What NDE is required for PSL2 line pipe?

API 5L PSL2 mandates non-destructive examination of the full pipe body length using ultrasonic testing (UT) or electromagnetic inspection (EMI) for seamless and ERW pipe. For welded pipe (ERW, LSAW, SSAW), the weld seam must also be inspected by UT across its full length. Pipe end areas that cannot be covered by the automated NDE system must be inspected manually by UT. The minimum detectable defect size is specified in API 5L Table E.3. PSL1 has no mandatory NDE requirements — a PSL1 pipe with a body defect that would be detected and rejected under PSL2 NDE may pass PSL1 inspection.

Does PSL2 guarantee better pipe than PSL1?

PSL2 guarantees more documented and verified pipe than PSL1, but this is not the same as guaranteeing better metallurgical quality in every case. A well-produced PSL1 pipe from a reputable mill may have better actual toughness than a marginally-compliant PSL2 pipe that barely passes the impact test minimum. The value of PSL2 is verification and documentation — you know the toughness, NDE status, and chemistry because they were tested and recorded, not assumed. For any application where pipe failure would be consequential, PSL2 provides the audit trail and quality floor that PSL1 cannot.

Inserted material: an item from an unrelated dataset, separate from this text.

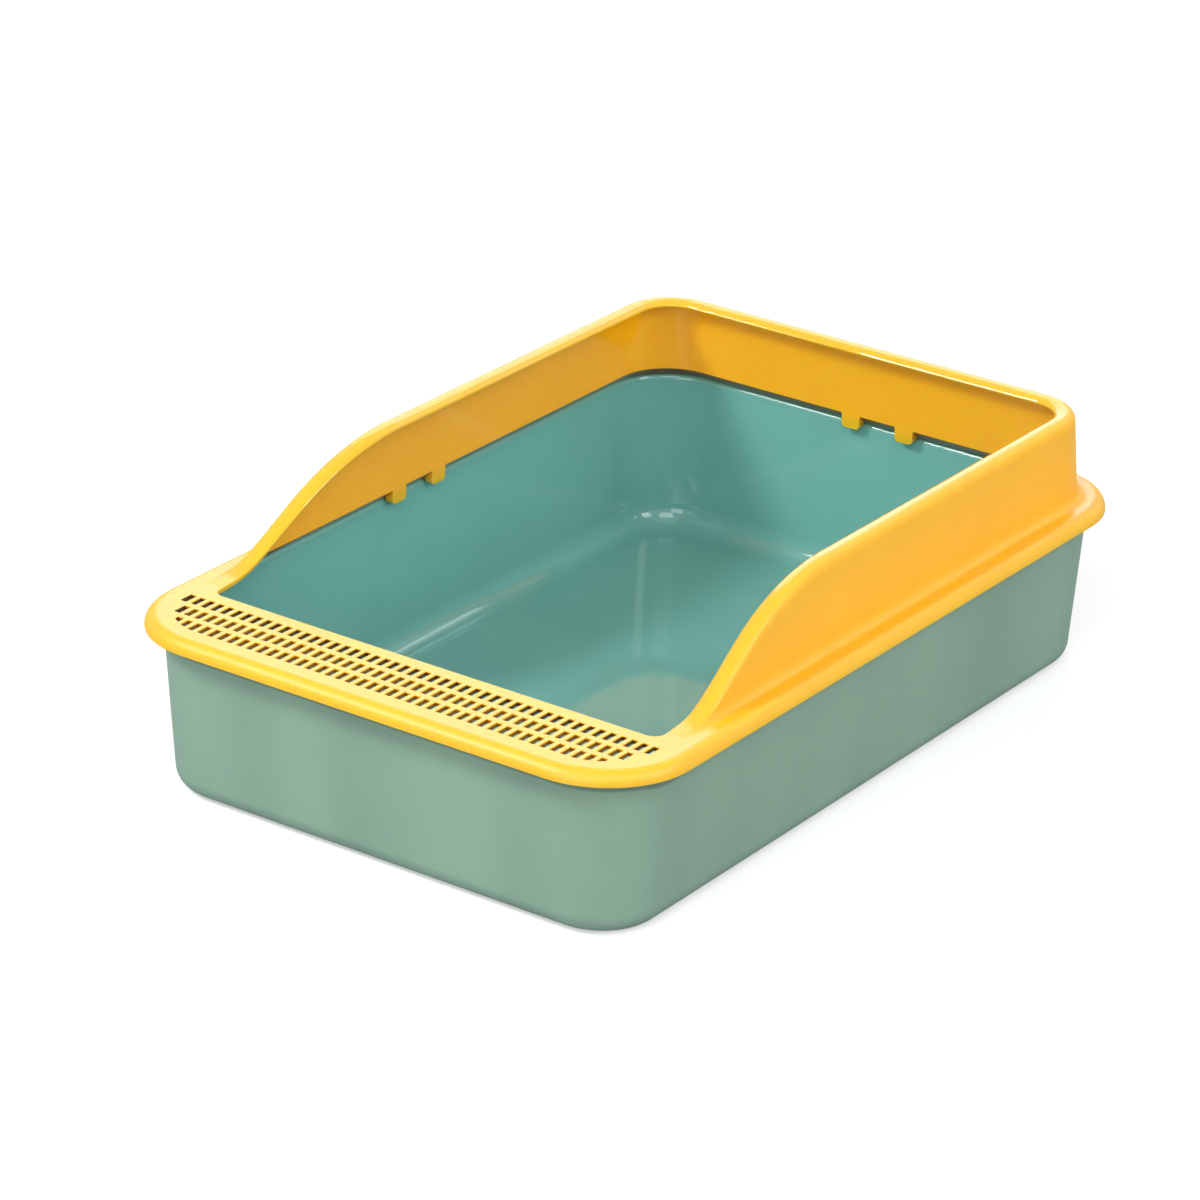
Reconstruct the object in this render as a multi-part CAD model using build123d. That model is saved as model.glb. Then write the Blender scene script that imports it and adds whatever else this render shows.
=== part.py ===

Can I upgrade from PSL1 to PSL2 after ordering?

No. PSL level is a manufacturing specification — the testing, chemistry controls, and NDE must be applied during production. You cannot retroactively upgrade PSL1 pipe to PSL2 by conducting additional tests on finished pipe. Once a pipe is manufactured to PSL1, it is PSL1. Always specify the correct PSL level before placing the purchase order. If a project specification requires PSL2 and PSL1 pipe is accidentally ordered, the only remedy is to reject the non-conforming supply and reorder.